Essiac is perhaps the most popular of all alternative treatments for cancer. It is a simple and relatively inexpensive herbal treatment, usually taken as a specially brewed tea, that requires little commitment from the patient. Perhaps this accounts for some of its popularity.
The question as usual is: “Does it work?” Based on discussions on various Internet forums, I am rather skeptical that it works very often, if it works at all. Many people report using it or plans to use it, but few, if any, credible reports of benefit have surfaced. Surely if Essiac were highly effective then, given its great popularity, there would be many credible reports of success. On the other hand, I have never seen any report of toxicity from oral Essiac, so I suspect that it is a relatively safe treatment. (There have been reports of two deaths from injection of Essiac – don’t even think about it!).
To my knowledge there are no published papers or published detailed clinical data, so, as far as I know, there is no scientific data to suggest it works on human cancer. There have been lab reports suggesting that some of the herbs used in Essiac may have anti-cancer effects, but keep in mind that many, many plants have some components with anti-cancer activity in various lab tests. If this were enough to demonstrate that an herb is a miracle cure for cancer, miracle cures would be a dime a dozen!
So if there isn’t good scientific data, what about anecdotal cases? I think that that cases can provide evidence in a limited way (See my Article on Evaluating Alternative Therapies for more on this.) Many of the articles I have read cite a few anecdotal cases, but in my experience most of these cases are either inadquately documented or, (and this is quite common) the patient had concurrent conventional therapy. Often, the conventional therapy is played down as something which could not possibly have been responsible for the good result, and in fact it is often true that such a good result would indeed be quite rare with conventional therapy. But even when the prognosis with conventional therapy is quite grim, a few (sometimes a very few!) patients may have an extraordinary response. Given that Essiac is so popular, it isn’t surprising at all that there are patients with a poor prognosis who used Essiac along with conventional therapy and who did much better than expected. Although it is also possible that Essiac did help these patients, you really can’t tell, so this type of case is not good evidence for Essiac.

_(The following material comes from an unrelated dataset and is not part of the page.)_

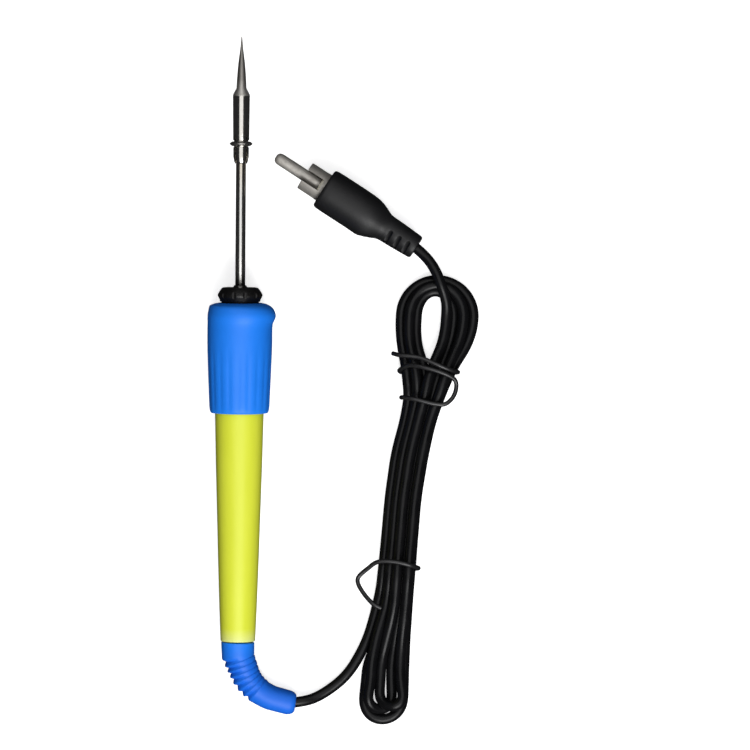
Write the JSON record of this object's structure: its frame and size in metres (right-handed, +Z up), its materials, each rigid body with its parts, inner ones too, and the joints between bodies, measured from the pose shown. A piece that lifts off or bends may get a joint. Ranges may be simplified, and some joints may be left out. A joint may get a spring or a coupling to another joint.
{
  "type": "soldering iron",
  "caption": "Slim soldering iron: conical bit on a thin shaft, ringed soft grip, tapered tube handle, ribbed boot and a tied lead ending in a phono plug.",
  "frame": {"origin": "on the bench, under the middle of the iron's own box, its lead left out", "axes": "+Y along the iron towards the bit, +Z up from the bench, +X towards the tied lead"},
  "size_m": [0.0718, 0.1817, 0.0185],
  "materials": {
    "bit_plating": "polished iron and nickel plating",
    "spring_steel": "bright spring steel",
    "stainless": "drawn stainless tube",
    "ceramic": "unglazed steatite",
    "mica": "rolled mica",
    "resistance_wire": "oxidised nickel-chromium wire",
    "black_phenolic": "moulded black phenolic",
    "brass": "turned brass",
    "yellow_plastic": "moulded fluorescent yellow plastic",
    "blue_soft_plastic": "soft moulded blue plastic",
    "copper": "tinned copper crimp",
    "red_sleeving": "woven glass sleeving",
    "cord_jacket": "glossy black PVC jacket",
    "tie_jacket": "plastic-coated wire",
    "plug_plastic": "moulded black PVC",
    "nickel": "nickel-plated brass",
    "plug_insulator": "moulded natural nylon"
  },
  "bodies": {
    "handle": {"heater_sheath": "stainless", "heater_core": "ceramic", "mica_sleeve": "mica", "heater_winding": "resistance_wire", "heater_lead_a": "resistance_wire", "heater_lead_b": "resistance_wire", "element_flange": "stainless", "nose_insert": "brass", "lead_insulator": "ceramic", "handle_shell": "yellow_plastic", "grip_sleeve": "blue_soft_plastic", "splice_a": "copper", "splice_sleeve_a": "red_sleeving", "core_wire_a": "red_sleeving", "splice_b": "copper", "splice_sleeve_b": "red_sleeving", "core_wire_b": "red_sleeving", "cable_clamp": "copper", "cord_boot": "blue_soft_plastic", "cord_inner": "cord_jacket", "cord_lead_in": "cord_jacket", "cord_plug_lead": "cord_jacket", "cord_hank": "cord_jacket", "hank_tie_upper": "tie_jacket", "hank_tie_lower": "tie_jacket", "plug_body": "plug_plastic", "plug_shell": "nickel", "plug_insulator": "plug_insulator", "plug_pin": "nickel"},
    "bit": {"bit": "bit_plating", "bit_retaining_ring": "spring_steel"},
    "collar_nut": {"collar_nut": "black_phenolic"}
  },
  "joints": [
    {"name": "bit_pull_off", "type": "slide", "parent": "handle", "child": "bit", "axis": [0, 0.9987, 0.0515], "range_m": [0, 0.022]},
    {"name": "collar_nut_turn", "type": "hinge", "parent": "handle", "child": "collar_nut", "pos_m": [0, 0.0119, 0.00944], "axis": [0, 0.9987, 0.0515], "continuous": true}
  ]
}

While there is probably little harm in using Essiac tea, no one should rely on Essiac as a primary therapy for cancer – the evidence just isn’t there.
Online Information on Essiac
The best web site I have seen is Anne Harris’ Essiac Information. This is a determinedly non-commercial and intellectually honest collection of links and articles. Anne has no axe to grind and she links to both pro and con sources of information on Essiac. In the end she does not come to a conclusion either way. That is left up to you. The “pro” information often includes anectdotal cases as the evidence that it works. You may find it interesting to try to evaluate these cases in the light of the ideas I discuss above.
The Truth About Essiac, on an esoteric site called Sumeria, contains some skeptical information that debunks some of the claims commonly made about the history of Essiac, in favor of another version of the story supporting a different formulation. In fact, there are several competing formulations for Essiac, each of which claims to be the “original” Essiac, and claims that the others are second rate copies. It’s a very confusing situation.
Alternative cancer therapy author and researcher John Boik has a very interesting Article on Essiac on his Oregon Medical Press site, in which he looks carefully at the doses and anti-cancer ingredients in Essiac. He concludes that although some of these herbs have anti-cancer activity, the dose is probably far too low to be effective. He also states that the tea’s “purgative effect” would preclude using the much higher doses one would expect to be required to achieve a clinical effect. John is both one of the most rational people in the alternative cancer field, and a friend of the use of non-toxic natural therapies against cancer, so there certainly is no negative bias here. At the same time, nature is complex and full of surprises, and sometimes the most rational calculations prove incorrect. In the end, as long as there is some plausiblity, its the data which counts. And for Essiac, convincing positive data is exactly what is missing.